Please copy the lines below exactly, from the first one through the line showing "return np.where(across <".

**** RECORDS ****

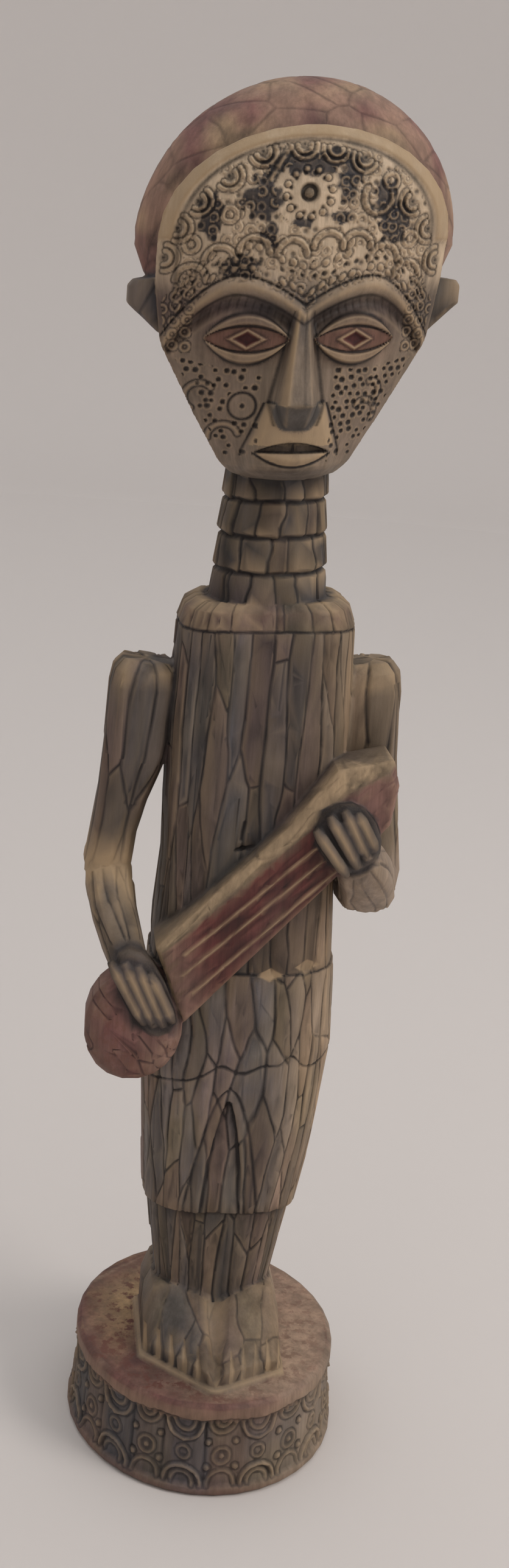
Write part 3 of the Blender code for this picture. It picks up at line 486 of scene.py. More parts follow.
def brow_height(across):
    """Lower edge of the brow band."""
    inner = np.clip((BROW_PEAK_X - across) / BROW_PEAK_X, 0.0, 1.0)
    outer = np.clip((across - BROW_PEAK_X) / (BROW_END_X - BROW_PEAK_X), 0.0, 1.0)
    near = BROW_PEAK_HEIGHT - (BROW_PEAK_HEIGHT - BROW_V_HEIGHT) * inner ** 1.7
    far = BROW_PEAK_HEIGHT - (BROW_PEAK_HEIGHT - BROW_END_HEIGHT) * outer ** 1.8
    return np.where(across < BROW_PEAK_X, near, far)


def band_inside(x, height):
    """How far inside the face's upper edge a point lies, less than zero outside it."""
    rise = np.maximum(0.0, height - FACE_SIDE_TOP) / (FACE_TOP - FACE_SIDE_TOP)
    out = np.hypot(x / FACE_OUTLINE[-1][1], rise)
    return (1.0 - out) * (FACE_TOP - FACE_SIDE_TOP)


class Marks:
    """What the carving does at each point: how far it lifts, and how it takes the colours."""

    def __init__(self, count):
        self.lift = np.zeros(count)
        self.ink_and_shade = np.zeros(count)
        self.pale = np.zeros(count)

    def add(self, lift=0.0, ink_and_shade=0.0, pale=0.0):
        self.lift += lift
        self.ink_and_shade = np.maximum(self.ink_and_shade, ink_and_shade)
        self.pale = np.maximum(self.pale, pale)

    def take(self, other, own):
        """Adds other marks at some of the points."""
        self.add(other.lift * own, other.ink_and_shade * own, other.pale * own)

    def mark_part(self, chosen, mark, x, height):
        """Works marks out for the chosen points only, and adds them."""
        part = Marks(int(chosen.sum()))
        mark(part, x[chosen], height[chosen])
        self.lift[chosen] += part.lift
        self.ink_and_shade[chosen] = np.maximum(self.ink_and_shade[chosen], part.ink_and_shade)
        self.pale[chosen] = np.maximum(self.pale[chosen], part.pale)


def ridge_mark(marks, distance, width, lift, ink_and_shade=0.56, pale=0.45):
    """A raised line with a dark cut along both its sides, distance being from its middle."""
    far = np.abs(distance)
    crest = hill(far, width * 0.9)
    cut = hill(far - width * 1.4, width * 0.7)
    marks.add(lift * crest - lift * 0.6 * cut, ink_and_shade * cut, pale * crest)


def cut_mark(marks, distance, width, depth, ink_and_shade=0.9):
    """A fine cut, dark inside."""
    cut = hill(distance, width)
    marks.add(-depth * cut, ink_and_shade * hill(distance, width * 1.25))


def bead_mark(marks, distance, radius, lift, ink_and_shade=0.6):
    """A raised bead with a dark moat, and its top painted pale as a highlight."""
    dome = np.sqrt(np.clip(1.0 - (distance / radius) ** 2, 0.0, 1.0))
    moat = hill(distance - radius * 1.3, radius * 0.55)
    marks.add(lift * dome - lift * 0.4 * moat, ink_and_shade * moat, 0.6 * dome ** 3)


def pit_mark(marks, distance, radius, depth, ink_and_shade=1.0):
    """A drilled pit with a worn rim."""
    bowl = np.clip(1.0 - (distance / radius) ** 2, 0.0, 1.0)
    rim = hill(distance - radius * 1.25, radius * 0.5)
    marks.add(-depth * bowl + depth * 0.2 * rim, ink_and_shade * np.sqrt(bowl), 0.16 * rim)


def arc_distance(x, height, centre, radius, low, high):
    """Distance from an arc of a circle whose ends are at the angles low and high."""
    angle = np.arctan2(height - centre[1], x - centre[0])
    turn = (angle - (low + high) / 2 + math.pi) % (2 * math.pi) - math.pi
    on_arc = np.abs(away(x, height, centre) - radius)
    ends = [away(x, height, on_circle(centre, radius, end)) for end in (low, high)]
    return np.where(np.abs(turn) <= (high - low) / 2, on_arc, np.minimum(*ends))


def brow_marks(marks, x, height):
    """The raised brow over a sunk, hatched socket."""
    across = np.abs(x)
    below = brow_height(across) - height
    fade = 1.0 - ramp(BROW_END_X - 3.0, BROW_END_X, across)
    band = hill(below + BROW_WIDTH / 2, BROW_WIDTH / 2 + 1.0) * fade
    socket = hill(below - SOCKET_WIDTH * 0.6, SOCKET_WIDTH * 0.8) * ramp(2.0, 5.0, across) * fade
    marks.add(BROW_RAISE * band - SOCKET_DEPTH * socket, 0.0, 0.5 * band)
    marks.add(0.0, 0.8 * hill(below - 0.4, 0.8) * fade)
    cut_mark(marks, within(fade > 0.2, below + BROW_WIDTH + 0.6), 0.8, 0.5)
    hatch = hill((across * 0.83 + height * 0.2) % 2.1 - 1.05, 0.5) * socket
    marks.add(-0.25 * hatch, 0.3 * hatch)


def eye_marks(marks, x, height):
    """Lens-shaped lids round a ball with a sunk diamond."""
    across = np.abs(x) - EYE_X
    up = height - EYE_HEIGHT
    share_along = across / EYE_HALF_LENGTH
    opening = EYE_HALF_OPENING * np.maximum(1e-6, 1.0 - share_along ** 2) ** 0.9
    inside = np.abs(share_along) < 0.995
    share = within(inside, np.abs(up) / opening)
    lid = ramp(0.52, 0.68, share) * (1.0 - ramp(0.92, 1.1, share))
    ball = 1.0 - ramp(0.5, 0.66, share)
    marks.add(LID_RAISE * lid + BALL_RAISE * ball, 0.0, np.where(up > 0, 0.1, 0.3) * lid)
    marks.add(-0.4 * hill(share - 0.56, 0.1), 0.95 * hill(share - 0.56, 0.12))
    marks.add(0.0, 0.8 * hill(share - 1.12, 0.16) * inside)
    diamond = np.abs(across) / DIAMOND_HALF_LENGTH + np.abs(up) / DIAMOND_HALF_HEIGHT
    marks.add(0.7 * hill(diamond - 1.0, 0.28), 0.0, 0.5 * hill(diamond - 1.0, 0.22))
    marks.add(-0.9 * (1.0 - ramp(0.5, 0.8, diamond)), 0.3 * (1.0 - ramp(0.45, 0.8, diamond)))
    marks.add(0.0, 0.6 * hill(diamond - 1.35, 0.2) * inside)
    return ball, diamond


def nose_lift(across, height):
    """The nose over the face, its share out from the ridge, and whether above the tip."""
    share_up = np.clip((NOSE_TOP - height) / (NOSE_TOP - NOSE_TIP_HEIGHT), 0.0, 1.0)
    upper = NOSE_TOP_RAISE + (NOSE_TIP_RAISE - NOSE_TOP_RAISE) * share_up ** 1.15
    upper = upper * ramp(NOSE_TOP + 2.0, NOSE_TOP - 3.0, height)
    upper_half = NOSE_TOP_HALF_WIDTH + (NOSE_TIP_HALF_WIDTH - NOSE_TOP_HALF_WIDTH) * share_up
    share_down = np.clip((height - NOSE_FOOT_HEIGHT) / (NOSE_TIP_HEIGHT - NOSE_FOOT_HEIGHT), 0.0, 1.0)
    lower = NOSE_TIP_RAISE * share_down + NOSE_FOOT_RAISE * (1.0 - share_down)
    lower = np.where(height > NOSE_FOOT_HEIGHT, lower, 0.0)
    lower_half = NOSE_TIP_HALF_WIDTH * (0.55 + 0.45 * np.sqrt(share_down))
    above = height > NOSE_TIP_HEIGHT
    lift = np.where(above, upper, lower)
    half = np.where(above, upper_half, lower_half)
    return lift * (1.0 - ramp(0.45, 1.0, across / half)), across / half, above


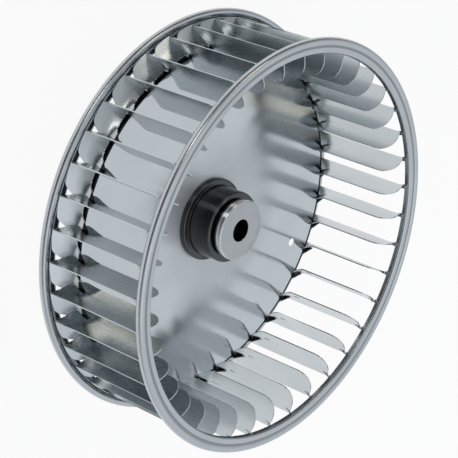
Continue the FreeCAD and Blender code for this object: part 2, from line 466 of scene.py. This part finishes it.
drum_group = bpy.data.node_groups.new("Blade drum", "GeometryNodeTree")
drum_group.interface.new_socket("Blade", in_out="INPUT", socket_type="NodeSocketGeometry")
drum_group.interface.new_socket("Drum", in_out="OUTPUT", socket_type="NodeSocketGeometry")
drum_inputs = {
    "Blade count": ("NodeSocketInt", blade_count),
    "Hinge radius": ("NodeSocketFloat", hinge),
    "Uneven turn": ("NodeSocketFloat", math.radians(1.2)),
    "Seed": ("NodeSocketInt", 11),
    "Finish": ("NodeSocketMaterial", strip_finish),
}
for name, (kind, value) in drum_inputs.items():
    drum_group.interface.new_socket(name, in_out="INPUT", socket_type=kind)

drum = Tree(drum_group)
given = {name: drum.node("NodeGroupInput", output=name) for name in ("Blade", *drum_inputs)}
blade_turn = drum.node("GeometryNodeInputIndex") * math.tau / given["Blade count"]
hinge_place = drum.node("ShaderNodeCombineXYZ", {}, {
    "X": drum.maths("COSINE", blade_turn) * given["Hinge radius"],
    "Y": drum.maths("SINE", blade_turn) * given["Hinge radius"],
})
scatter = drum.node("FunctionNodeRandomValue", {"data_type": "FLOAT"},
                    {2: -1.0, 3: 1.0, "Seed": given["Seed"]}, output=1)
facing = drum.node("ShaderNodeCombineXYZ", {}, {"Z": blade_turn + scatter * given["Uneven turn"]})
hinges = drum.node("GeometryNodePoints", {}, {"Count": given["Blade count"], "Position": hinge_place})
set_round = drum.node("GeometryNodeInstanceOnPoints", {}, {
    "Points": hinges, "Instance": given["Blade"],
    "Rotation": drum.node("FunctionNodeEulerToRotation", {}, {0: facing}),
})
real = drum.node("GeometryNodeRealizeInstances", {}, {0: set_round})
coated = drum.node("GeometryNodeSetMaterial", {}, {"Geometry": real, "Material": given["Finish"]})
drum.node("NodeGroupOutput", {}, {0: coated})

spread = blades.modifiers.new("Blade drum", "NODES")
spread.node_group = drum_group
for item in drum_group.interface.items_tree:
    if item.in_out == "INPUT" and item.name in drum_inputs:
        spread[item.identifier] = drum_inputs[item.name][1]


def evaluated(made):
    """The mesh of an object with its modifiers worked out."""
    bpy.context.view_layer.update()
    return bpy.data.meshes.new_from_object(made.evaluated_get(bpy.context.evaluated_depsgraph_get()))


set_blades = evaluated(blades)
bpy.data.objects.remove(blades)

strip = bmesh.new()
strip.from_mesh(set_blades)
bpy.data.meshes.remove(set_blades)
for low in (band_inset, wheel_width - band_inset - band_width):
    band = turned(rounded([
        (strip_outer - strip_sheet, low, sheared_edge),
        (strip_outer, low, sheared_edge),
        (strip_outer, low + band_width, sheared_edge),
        (strip_outer - strip_sheet, low + band_width, sheared_edge),
    ], 2))
    set_band = bpy.data.meshes.new("band")
    band.to_mesh(set_band)
    band.free()
    strip.from_mesh(set_band)
    bpy.data.meshes.remove(set_band)
strip = piece("lanced_strip", strip, strip_finish)
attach(strip, "root")
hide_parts("blade_strip")

# Centre disc
# A disc of zinc coated sheet, thicker than the strip, brushed round the shaft and a
# little raised at its rim, which is painted dark as painted shade. The rim is held between
# the heels of the blades and their tabs, the hub is staked in the middle, and one pilot hole goes right
# through.

spigot_radius = 11 * MM
rim_width = 0.6 * MM
rim_rise = 0.35 * MM
rim_edge = 0.2 * MM
disc_edge = 0.3 * MM
# Painted shade: the disc is painted near black round its rim.
disc_shade = (disc_radius - rim_width - 0.4 * MM, 1, -1, 1)
pilot_place = 80 * MM
pilot_radius = 2.2 * MM
pilot_flare = 1.6 * MM
pilot_turn = math.radians(-10.3)
pilot_clear = 0.2 * MM


def rod(start, end, radius, end_radius, sides=48):
    """A straight or tapered rod between two points, to cut holes with."""
    mesh = bmesh.new()
    bmesh.ops.create_cone(mesh, cap_ends=True, segments=sides, radius1=radius, radius2=end_radius,
                          depth=(end - start).length)
    turn = (end - start).to_track_quat("Z", "Y").to_matrix().to_4x4()
    mesh.transform(Matrix.Translation((start + end) / 2) @ turn)
    return mesh


def cut(blank, tool):
    """Cuts a tool's shape out of a piece and throws the tool away."""
    cutter = piece("cutter", tool, blank.data.materials[0])
    hole = blank.modifiers.new("Cut", "BOOLEAN")
    hole.object = cutter
    hole.solver = "EXACT"
    made = evaluated(blank)
    blank.modifiers.clear()
    blank.data = made
    bpy.data.objects.remove(cutter)
    made.set_sharp_from_angle(angle=crease_angle)


disc_finish = zinc_sheet(
    "disc_zinc", pale=(0.62, 0.65, 0.67, 1), dull=(0.55, 0.58, 0.6, 1), roughness=0.13,
    grain=0.002, stretch=(1, 0.04, 1), shade_band=disc_shade, dents=0.03, brushed=0.8)
disc = piece("pressed_disc", turned(rounded([
    (spigot_radius, disc_rear, 0),
    (disc_radius, disc_rear, disc_edge),
    (disc_radius, disc_front + rim_rise, rim_edge),
    (disc_radius - rim_width, disc_front + rim_rise, rim_edge),
    (disc_radius - rim_width, disc_front, 0),
    (spigot_radius, disc_front, 0),
], 3)), disc_finish)
pilot_x, pilot_y = pilot_place * math.cos(pilot_turn), pilot_place * math.sin(pilot_turn)
pilot = Vector((pilot_x, pilot_y, disc_rear - pilot_clear))
through = Vector((0, 0, disc_front - disc_rear + 2 * pilot_clear))
cut(disc, rod(pilot, pilot + through, pilot_radius + pilot_flare, pilot_radius - pilot_clear))
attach(disc, "root")
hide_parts("centre_disc")

# Hub
# Turned from steel bar. Its spigot goes through the disc and is staked over behind
# it. In front stand a flange, the body with the tapped hole for the grub screw, a
# groove and a collar, and the plain bore for the shaft runs through them all.

hub_low, hub_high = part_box("hub")
bore_radius = 6 * MM
stake_radius = 13.5 * MM
flange_radius = hub_high.x
flange_front = disc_front + 2.9 * MM
body_radius = 19.2 * MM
body_front = hub_high.z - 5.6 * MM
groove_radius = 14.2 * MM
groove_front = hub_high.z - 3.8 * MM
collar_radius = 16.2 * MM
screw_height = 23 * MM
screw_radius = 3 * MM
broken_edge = 0.3 * MM
hub_chamfer = 0.8 * MM
hub_steps = 128
# Painted highlight: the collar's side is given a much brighter colour than its face.
collar_highlight_start, collar_highlight_stop = collar_radius - 0.5 * MM, collar_radius - 0.2 * MM
ring_scale, ring_gloss, ring_relief = 3500.0, 0.06, 0.1 * MM


def turned_steel():
    """Steel bar with the fine rings that the lathe tool leaves. Up to the groove it is painted
    dark as painted shade. Above it the steel is bare, and the side of the collar is painted bright as a
    painted highlight."""
    finish = Finish("turned_bar", Metallic=1.0)
    place = finish.place()
    radius = finish.radius(place)
    height = finish.height(place)
    rings = finish.node("ShaderNodeTexNoise", {"noise_dimensions": "1D"},
                        {"W": radius + height, "Scale": ring_scale, "Detail": 1.0})
    clouds = finish.noise(place, 90.0)
    face = finish.mixed(clouds, (0.46, 0.48, 0.49, 1), (0.38, 0.4, 0.41, 1))
    # Painted highlight: beyond these radii the steel is painted near white.
    face_and_highlight = finish.mixed(finish.ramp(radius, collar_highlight_start, collar_highlight_stop), face, (0.85, 0.86, 0.86, 1))
    # Painted shade: below the groove the steel is painted dark.
    body_painted_shade = finish.mixed(clouds, (0.1, 0.105, 0.105, 1), (0.06, 0.065, 0.07, 1))
    collar = finish.ramp(height, groove_front - MM, groove_front)
    finish.shade("Base Color", finish.mixed(collar, body_painted_shade, face_and_highlight))
    finish.shade("Roughness", 0.12 + ring_gloss * (rings - 0.5))
    finish.emboss(rings, 0.25, ring_relief)
    return finish.material


hub_finish = turned_steel()
hub = piece("turned_hub", turned(rounded([
    (bore_radius, hub_low.z, broken_edge),
    (stake_radius - (disc_rear - hub_low.z), hub_low.z, broken_edge),
    (stake_radius, disc_rear, 0),
    (spigot_radius, disc_rear, 0),
    (spigot_radius, disc_front, 0),
    (flange_radius, disc_front, 0),
    (flange_radius, flange_front, hub_chamfer),
    (body_radius, flange_front, broken_edge),
    (body_radius, body_front, hub_chamfer),
    (groove_radius, body_front, broken_edge),
    (groove_radius, groove_front, broken_edge),
    (collar_radius, groove_front, broken_edge),
    (collar_radius, hub_high.z, hub_chamfer),
    (bore_radius, hub_high.z, broken_edge),
], 3), hub_steps), hub_finish)
screw_line = Vector((0, 0, screw_height))
tapped_radius = screw_radius + 0.05 * MM
cut(hub, rod(screw_line, screw_line + Vector((flange_radius * 1.2, 0, 0)), tapped_radius, tapped_radius))
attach(hub, "root")
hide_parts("hub")

# Grub screw
# A blackened steel screw with a hexagon socket, in the tapped hole in the side of
# the hub. It clamps the wheel on the shaft, and here it is backed off.

screw_low, screw_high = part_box("grub_screw")
screw_length = screw_high.x - screw_low.x
screw_sides = 40
thread_pitch = 1 * MM
thread_depth = 0.45 * MM
thread_steps = 8
socket_radius = 3 * MM / math.sqrt(3)
socket_depth = 3.5 * MM


def threaded_rod(start, length):
    """A rod along X with a cut thread that fades out at both ends."""
    mesh = bmesh.new()
    rows = []
    steps = round(length / thread_pitch * thread_steps)
    for step in range(steps + 1):
        along = length * step / steps
        depth = thread_depth * min(1, min(along, length - along) / thread_pitch + 0.5)
        row = []
        for side in range(screw_sides):
            turn = math.tau * side / screw_sides
            wave = abs((along / thread_pitch - side / screw_sides) % 1 - 0.5) * 2
            radius = screw_radius - depth * wave
            row.append((start + along, radius * math.cos(turn), screw_height + radius * math.sin(turn)))
        rows.append([mesh.verts.new(point) for point in row])
    walled(mesh, rows)
    mesh.faces.new(rows[0])
    mesh.faces.new(rows[-1])
    bmesh.ops.recalc_face_normals(mesh, faces=mesh.faces)
    return mesh


screw_finish = Finish("blackened_steel", Metallic=1.0)
wear = screw_finish.noise(screw_finish.place(), 700.0)
screw_finish.shade("Base Color", screw_finish.mixed(wear, (0.05, 0.05, 0.052, 1), (0.1, 0.1, 0.1, 1)))
screw_finish.shade("Roughness", 0.32 + 0.15 * wear)
screw = piece("threaded_grub_screw", threaded_rod(screw_low.x, screw_length), screw_finish.material)
socket_line = Vector((screw_high.x, 0, screw_height))
inward = Vector((socket_depth, 0, 0))
cut(screw, rod(socket_line - inward, socket_line + inward, socket_radius, socket_radius, 6))
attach(screw, "root")
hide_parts("grub_screw")

# Floor and light
# A plain floor that the wheel lies on, a soft studio room and three broad lamps. The
# floor is painted greyer on the dark side of the room, as painted shade. It shows white
# behind the wheel and in what the metal mirrors, and keeps the wheel's shadow.

floor_size = 6
floor_drop = 0.1 * MM
floor_grey, floor_white = (0.4, 0.4, 0.4, 1), (0.92, 0.92, 0.92, 1)
floor_glow = 0.92
floor_bright_side = (0.6, -0.8, 0)
room_bright_side = (0.4, -0.45, 0.8)
room_dark, room_bright = (0.045, 0.05, 0.055, 1), (0.8, 0.83, 0.86, 1)

floor_mesh = bmesh.new()
bmesh.ops.create_grid(floor_mesh, x_segments=1, y_segments=1, size=floor_size)
bmesh.ops.translate(floor_mesh, verts=floor_mesh.verts, vec=(0, 0, -floor_drop))
floor_finish = Finish("white_floor", Roughness=0.9, Metallic=0.0)
floor = piece("floor", floor_mesh, floor_finish.material)
# Painted shade: the floor's colour turns grey towards the dark side of the room.
along_floor = floor_finish.along(floor_finish.place(), floor_bright_side)
paint = floor_finish.mixed(floor_finish.ramp(along_floor, -0.5, 0.3), floor_grey, floor_white)
floor_finish.shade("Base Color", paint)
rays = ("Is Camera Ray", "Is Glossy Ray", "Is Transmission Ray")
seen, mirrored, through = [floor_finish.node("ShaderNodeLightPath", output=ray) for ray in rays]
glow = floor_finish.node("ShaderNodeEmission", {}, {"Color": (1, 1, 1, 1), "Strength": 1.0})
shown = floor_finish.node("ShaderNodeMixShader", {}, {
    0: floor_glow * (seen + mirrored + through),
    1: Value(floor_finish, floor_finish.shader.outputs[0]),
    2: glow,
})
floor_finish.feed(floor_finish.nodes["Material Output"].inputs["Surface"], shown)

world = bpy.data.worlds.new("Studio")
world.use_nodes = True
bpy.context.scene.world = world
studio = Tree(world.node_tree)
bright_side = studio.along(studio.node("ShaderNodeTexCoord"), room_bright_side)
room = studio.mixed(studio.ramp(bright_side, -0.2, 0.85), room_dark, room_bright)
studio.feed(studio.nodes["Background"].inputs["Color"], room)


def lamp(name, place, size, power, colour=(1, 1, 1)):
    """A square soft lamp that faces the wheel."""
    light = bpy.data.lights.new(name, "AREA")
    light.size = size
    light.energy = power
    light.color = colour
    made = bpy.data.objects.new(name, light)
    made.location = place
    to_wheel = Vector((0, 0, wheel_width / 2)) - made.location
    made.rotation_euler = to_wheel.to_track_quat("-Z", "Y").to_euler()
    bpy.context.scene.collection.objects.link(made)


lamp("key_lamp", (-0.45, -0.35, 1.5), 1.3, 1.6)
lamp("warm_lamp", (0.1, 1.05, 0.8), 0.35, 0.8, (1, 0.9, 0.74))
lamp("side_lamp", (-0.75, 0.8, 0.75), 0.35, 1.2, (1, 0.97, 0.92))

# Camera
# It looks into the inlet from the photograph's angle. Its lean and swing place the
# shaft axis against the line of sight, and its distances are in wheel radii.

lean = math.radians(53.57)
swing = math.radians(-21.44)
blade_phase = math.radians(0.352)
wheel_place = Vector((-0.187, 0.088, -8.226)) * 110 * MM
shaft = Vector((math.sin(lean) * math.cos(swing), math.sin(lean) * math.sin(swing), math.cos(lean)))
across = Vector((0, 1, 0)).cross(shaft).normalized()
upward = shaft.cross(across)
wheel_x = across * math.cos(blade_phase) + upward * math.sin(blade_phase)
wheel_y = upward * math.cos(blade_phase) - across * math.sin(blade_phase)
seen_wheel = Matrix((wheel_x, wheel_y, shaft)).transposed().to_4x4()
camera = bpy.data.objects.new("camera", bpy.data.cameras.new("camera"))
camera.data.sensor_width = 36
camera.data.lens = 133.9
camera.matrix_world = (Matrix.Translation(wheel_place) @ seen_wheel).inverted()
bpy.context.scene.collection.objects.link(camera)
bpy.context.scene.camera = camera
bpy.context.scene.view_settings.view_transform = "Standard"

****

-- WRITTEN SOLUTION --
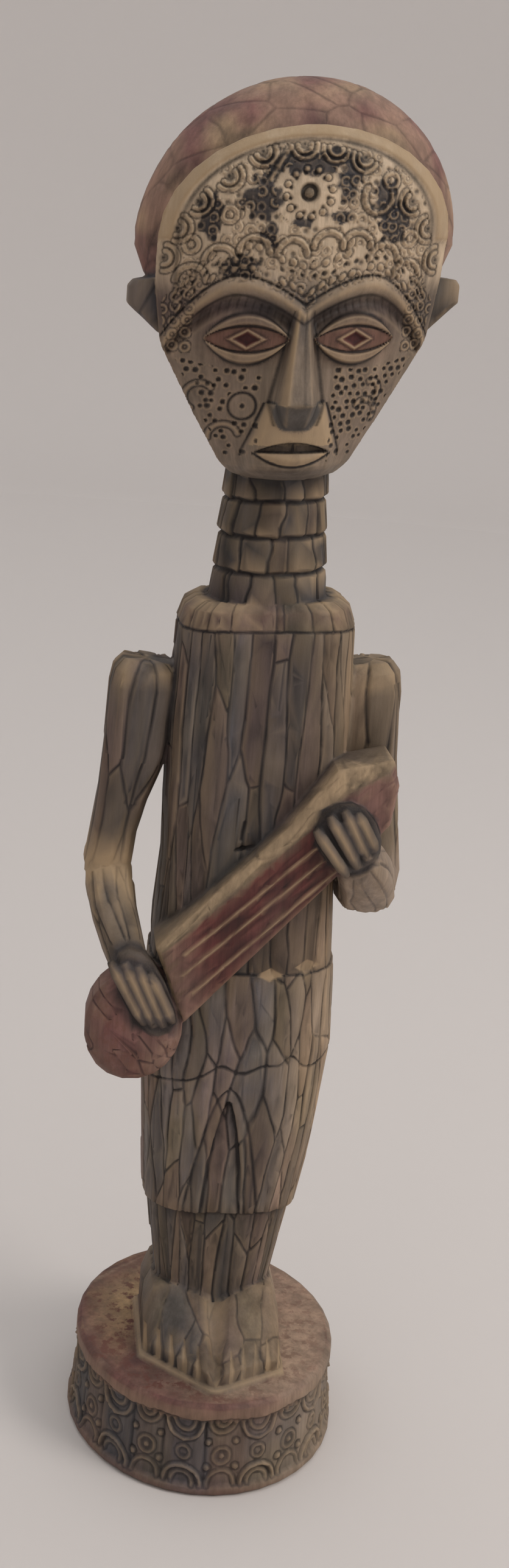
Write part 3 of the Blender code for this picture. It picks up at line 486 of scene.py. More parts follow.
def brow_height(across):
    """Lower edge of the brow band."""
    inner = np.clip((BROW_PEAK_X - across) / BROW_PEAK_X, 0.0, 1.0)
    outer = np.clip((across - BROW_PEAK_X) / (BROW_END_X - BROW_PEAK_X), 0.0, 1.0)
    near = BROW_PEAK_HEIGHT - (BROW_PEAK_HEIGHT - BROW_V_HEIGHT) * inner ** 1.7
    far = BROW_PEAK_HEIGHT - (BROW_PEAK_HEIGHT - BROW_END_HEIGHT) * outer ** 1.8
    return np.where(across < BROW_PEAK_X, near, far)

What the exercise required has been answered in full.